Electron orbitals (and therefore atoms, molecules and all solid and liquid objects) have a size that scales with the Bohr radius. It includes the speed of light, so if you change this you also change the size of all atoms and molecules - but you also change the length of your ruler (in the same direction), and the length of a meter with our current definition (in the opposite direction).

3. Nov 16, 2013

### Aidyan

Yes, I didn't think about that, it is quite obvious indeed. In fact, Bohr's radius scales with $a_{0}\sim\varepsilon_{0}$. If that would have had another value, say $x*\varepsilon_{0}$, with $x$ some factor, Bohr's radius would be $x$ times $a_{0}$. But we would not see any size change because our ruler of length $l$ would also be rescaled to $x*l$. So far so good.
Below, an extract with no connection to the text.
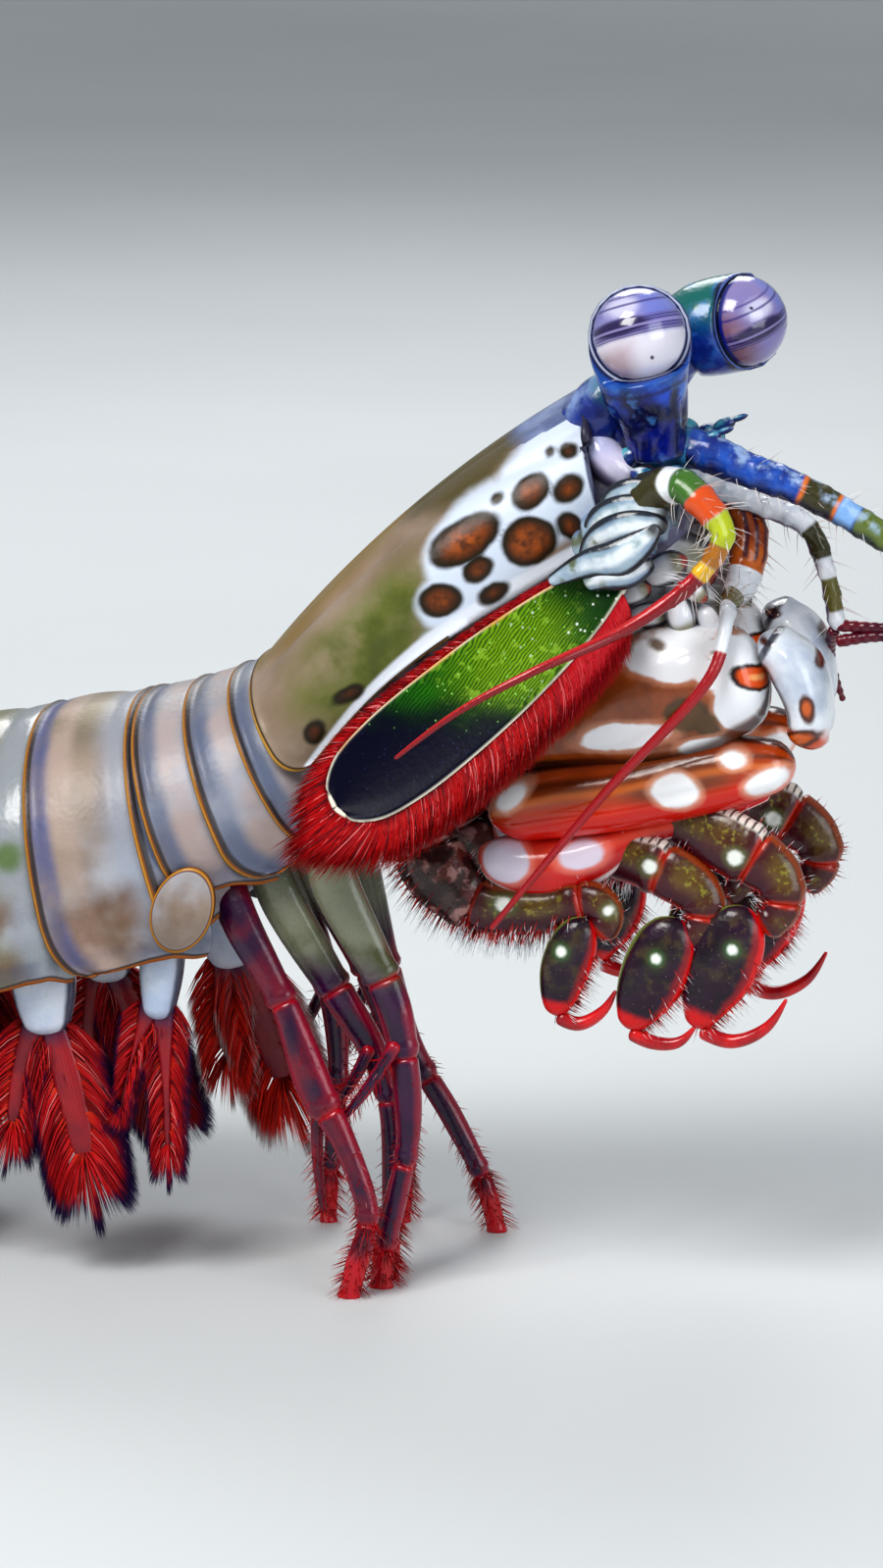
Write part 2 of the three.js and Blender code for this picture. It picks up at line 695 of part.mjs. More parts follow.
function pleopod({ ring, share, length, spread, ...sides }, side, hand) {
  const { beat, fan } = sides[side];
  const body = ringNamed(ring);
  const root = placeOn(body, share, hand * 0.6 * body.half, body.depth * 0.9);
  const station = (turn, far, wide, deep) => {
    const angle = radians(beat + turn);
    const way = at(-Math.sin(angle), hand * 0.1, -Math.cos(angle));
    return { place: root.clone().addScaledVector(way, far * length), wide, deep };
  };
  const lobe = (turn, broad, reach) =>
    limb(
      [
        station(turn / 2, 0.28, 0.7, 1.1),
        station(turn, 0.6 * reach, 0.6, broad),
        station(turn, 0.86 * reach, 0.5, 0.86 * broad),
        station(turn, reach, 0.4, 0.3 * broad),
      ],
      { corners: 6 },
    );
  return several([
    limb([station(0, 0, 1.4, 2.4), station(0, 0.36, 1.1, 1.6)], { corners: 6 }),
    lobe(-spread / 3, fan, 1),
    lobe((2 * spread) / 3, 0.6 * fan, 0.84),
  ]);
}

// Tail plate, with a keel down its middle and three pairs of teeth round its rear
const TELSON = [
  { share: 0, width: 0.86, deep: 2.4 },
  { share: 0.25, width: 1, deep: 2.3 },
  { share: 0.55, width: 0.94, deep: 1.8 },
  { share: 0.85, width: 0.6, deep: 0.9 },
  { share: 1, width: 0.34, deep: 0.5 },
];
const KEEL = [
  { share: 0.02, above: 2.2, wide: 1.3, deep: 0.9 },
  { share: 0.4, above: 2.0, wide: 1.1, deep: 0.9 },
  { share: 0.82, above: 1.0, wide: 0.5, deep: 0.5 },
];
const TEETH = [
  { share: 0.6, out: 0.86, reach: 3.6 },
  { share: 0.8, out: 0.62, reach: 3.6 },
  { share: 0.9, out: 0.3, reach: 3.4 },
];
const TOOTH = { root: { wide: 1.3, deep: 0.7 }, tip: { wide: 0.35, deep: 0.3 } };
function telson() {
  const rear = BODY.at(-1).to;
  const fall = radians(TELSON_FALL);
  const along = at(-Math.cos(fall), 0, -Math.sin(fall));
  const up = at(-Math.sin(fall), 0, Math.cos(fall));
  const start = at(rear.x, 0, rear.z).addScaledVector(up, -2.6).addScaledVector(along, CLEARANCE);
  const on = (share, out = 0, above = 0) =>
    start
      .clone()
      .addScaledVector(along, TELSON_LENGTH * share)
      .addScaledVector(LEFTWARD, TELSON_HALF_WIDTH * out)
      .addScaledVector(up, above);
  const plate = limb(
    TELSON.map(({ share, width, deep }) => ({ place: on(share), wide: TELSON_HALF_WIDTH * width, deep })),
    { corners: 12 },
  );
  const keel = limb(
    KEEL.map(({ share, above, ...sizes }) => ({ place: on(share, 0, above), ...sizes })),
    { corners: 6 },
  );
  const teeth = TEETH.flatMap(({ share, out, reach }) =>
    SIDES.map(([, hand]) => {
      const root = on(share, hand * out);
      const tip = root.clone().addScaledVector(along, reach);
      return limb([{ place: root, ...TOOTH.root }, { place: tip, ...TOOTH.tip }], { corners: 4 });
    }),
  );
  return several([plate, keel, ...teeth]);
}

// Tail fans at both sides of the tail plate
const UROPOD = {
  root: [
    [-63.6, 7.0, 12.2, 2.0, 1.6],
    [-68.0, 10.2, 9.4, 2.2, 1.6],
    [-70.6, 11.8, 8.0, 1.8, 1.2],
  ],
  outerBlade: [
    [-69.6, 12.6, 8.4, 1.8, 0.9],
    [-74.0, 15.0, 6.2, 2.6, 0.9],
    [-78.6, 17.4, 3.8, 3.2, 0.7],
    [-83.6, 19.6, 1.6, 3.0, 0.6],
    [-87.6, 21.0, 0.4, 1.0, 0.5],
  ],
  innerBlade: [
    [-70.0, 11.0, 7.4, 1.2, 0.8],
    [-75.0, 12.2, 4.8, 2.4, 0.7],
    [-80.4, 13.2, 2.0, 2.6, 0.6],
    [-84.8, 13.6, 0.3, 1.0, 0.5],
  ],
  spine: [
    [-70.0, 9.6, 7.2, 1.0, 0.7],
    [-75.4, 9.4, 3.8, 0.7, 0.6],
    [-78.6, 9.0, 2.2, 0.3, 0.3],
  ],
};
const uropod = (hand) =>
  several(Object.values(UROPOD).map((rows) => limb(stationsOn(hand, rows), { corners: 6 })));

// Assembly: each piece in turn is cut clear of those before it, and of the floor, and keeps its largest body.
const floor = (() => {
  const slab = new THREE.BoxGeometry(400, 400, FLOOR_DEPTH);
  slab.translate(0, 0, -FLOOR_DEPTH / 2);
  return solidOf(slab);
})();
const AXES = [0, 1, 2];
const apart = (a, b) => AXES.some((i) => a.min[i] > b.max[i] || b.min[i] > a.max[i]);
const larger = (a, b) => (b.volume() > a.volume() ? b : a);

const placed = [];
const animal = new THREE.Group();
animal.name = "mantis_shrimp";

function add(name, finish, make) {
  let solid = make(0).subtract(floor);
  for (const { grown, box } of placed) {
    if (!apart(solid.boundingBox(), box)) solid = solid.subtract(grown);
  }
  solid = solid.decompose().reduce(larger);
  const grown = make(CLEARANCE);
  placed.push({ grown, box: grown.boundingBox() });
  const material = new THREE.MeshStandardMaterial({ ...FINISHES[finish], metalness: 0 });
  const mesh = new THREE.Mesh(geometryOf(solid), material);
  mesh.name = name;
  animal.add(mesh);
}

add("carapace", "leopard", carapace());
for (const ring of BODY) add(ring.name, "shell", barrel(ring.sections));
for (const [side, hand] of SIDES) {
  add(`eye_${side}`, "cornea", eye(side, hand));
  for (const piece of Object.keys(CLAW)) {
    add(`claw_${piece}_${side}`, piece === "dactyl" ? "scarlet" : "claw", clawPiece(piece, side, hand));
  }
  add(`antennal_scale_${side}`, "scale", antennalScale(side, hand));
}
add("telson", "tail", telson());
add("head", "blue", head());
add("trunk_underside", "plum", underside());
for (const [side, hand] of SIDES) {
  add(`eye_stalk_${side}`, "blue", eyeStalk(side, hand));
  add(`antennule_${side}`, "blue", antennule(side, hand));
  add(`antenna_${side}`, "scarlet", antenna(side, hand));
}
add("mouthparts", "flesh", mouthparts());
for (const [side, hand] of SIDES) {
  for (const name of Object.keys(MAXILLIPEDS)) add(`${name}_${side}`, "olive", maxilliped(name, side, hand));
  add(`maxilliped_1_${side}`, "flesh", cleaningLeg(hand));
  add(`uropod_${side}`, "tail", uropod(hand));
}
for (const name of Object.keys(WALKING_LEGS)) {
  add(name, "plum", walkingLeg(name, name.endsWith("right") ? RIGHT : LEFT));
}
PLEOPODS.forEach((place, i) => {
  for (const [side, hand] of SIDES) add(`pleopod_${i + 1}_${side}`, "scarlet", pleopod(place, side, hand));
});

const bounds = new THREE.Box3().setFromObject(animal);
const middle = bounds.getCenter(at(0, 0, 0));
animal.position.set(-middle.x, -middle.y, -bounds.min.z);

export default animal;
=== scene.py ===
"""Peacock mantis shrimp, life size: shell plates, eyes, claws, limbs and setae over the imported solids.

Lengths are millimetres in the animal's working frame: +X ahead, +Y to its left, +Z up, the floor at Z = 0 and
the origin under the head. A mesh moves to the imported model's frame, in metres, when it is made.
"""

import logging
import math
from collections.abc import Callable, Sequence
from dataclasses import dataclass, field
from enum import Enum

import bpy
import numpy as np
from mathutils import Matrix, Vector


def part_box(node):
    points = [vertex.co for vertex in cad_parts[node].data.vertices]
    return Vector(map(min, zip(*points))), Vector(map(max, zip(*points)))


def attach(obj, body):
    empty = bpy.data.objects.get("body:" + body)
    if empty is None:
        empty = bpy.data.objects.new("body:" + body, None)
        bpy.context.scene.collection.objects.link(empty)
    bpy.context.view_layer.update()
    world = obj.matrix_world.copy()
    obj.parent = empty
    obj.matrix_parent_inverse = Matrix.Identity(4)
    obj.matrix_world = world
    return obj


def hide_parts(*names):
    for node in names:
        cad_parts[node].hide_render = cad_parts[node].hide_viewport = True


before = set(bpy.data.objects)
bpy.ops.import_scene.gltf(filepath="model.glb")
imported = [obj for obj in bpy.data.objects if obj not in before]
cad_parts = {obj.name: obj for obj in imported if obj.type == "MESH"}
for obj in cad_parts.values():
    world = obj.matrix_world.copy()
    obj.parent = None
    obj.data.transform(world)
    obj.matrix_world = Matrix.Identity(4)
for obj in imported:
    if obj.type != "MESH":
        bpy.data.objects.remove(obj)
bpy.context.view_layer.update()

LOG = logging.getLogger("mantis_shrimp")
Array = np.ndarray
Colour = tuple[float, float, float]
Rows = Sequence[Sequence[float]]

MM = 0.001
LEFTWARD = np.array([0.0, 1.0, 0.0])
EYE_PLACE_RIGHT = np.array([14.8, -5.0, 67.4])


def frame_shift() -> Array:
    """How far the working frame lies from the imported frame, in mm: the right eye's box tells it.

    Returns:
        The shift to add to a working place.
    """
    low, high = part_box("eye_right")
    return (np.array(low) + np.array(high)) / 2 / MM - EYE_PLACE_RIGHT


SHIFT = frame_shift()


class Side(Enum):
    """The animal's two sides, with the sign of Y on each."""

    RIGHT = -1
    LEFT = 1

    @property
    def word(self) -> str:
        """The side's name in node names."""
        return self.name.lower()


class End(Enum):
    """How the end of a grid of points is closed."""

    POLE = "every point of the last ring is the same one"
    STITCH = "the last ring is a flat loop, joined across"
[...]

But I'm wondering then if we would live in a different universe with a different c, would we notice nothing different? Would the speed of light be rescaled or might it itslef even remain the same for an observer in such a universe? Since, in our universe, $c=\frac{1}{\sqrt{\varepsilon_{0} \mu_{0}}}$, in a different universe, it scales with $c'=\frac{c}{\sqrt{x}}$. But maybe clocks would tick also differently (perhaps slower just by a factor of $\sqrt{x}$?!). Since a second is defined according to the frequency of the transition between the two hyperfine levels of Cs atoms etc., one should examine how that would change. But I don't know if and how that would be the case.... am a bit confused at this point.

4. Nov 16, 2013

### BruceW

If instead we lived in a universe with a different c, then as long as all other fundamental constants (for example Planck's constant and the gravitational constant) were also rescaled appropriately, then we would not be able to tell the difference. For example, the fine structure constant is:
$$\alpha = \frac{e^2}{4\pi \varepsilon_0 \hbar c}$$
This is a dimensionless number, so if we were in a different universe, it would only look the same as our universe if the fine structure constant was the same in that universe. So, we can find out how we must scale the other constants, given that we want to change $c$ to $c'$ (and I'll use a prime for the other 'new' constants in the new universe). So anyway, for both universes to look the same, we must have $\alpha =\alpha'$
$$\frac{e^2}{4\pi \varepsilon_0 \hbar c} = \frac{{e'}^2}{4\pi \varepsilon_0 ' \hbar ' c'}$$
and, rearranging, gives:
$$\frac{c'}{c} = \frac{{e'}^2 \hbar \varepsilon_0}{e^2 \hbar ' \varepsilon_0 '}$$
So here, we have at least one rule for how certain constants would need to scale so that our universe looks the same. Now, if instead they did not scale like this, then our universe would not look the same. In the example I gave, if the fine structure constant was different, we would have different physics, since the 'strength' of the electromagnetic force would be different. There are other dimensionless constants, which would also need to stay the same in the new universe if we want the new universe to look the same, but the fine structure constant is the best example I could think of.

5. Nov 16, 2013

### Staff: Mentor

The problem is that there is no unit-independent way to measure the speed of light.
It is perfectly valid to ask about a universe with different dimensionless constants like the fine-structure constant*. These constants can be measured in the universe, and you can examine their value. This is not true for the speed of light. And there are natural unit systems where the speed of light is exactly 1 - the speed of light cannot change at all in these units.

*there are ~25 of them in the Standard Model (if you include neutrino masses and mixing). Changing one of them always leads to different physics, but just a few of them influence the size of objects.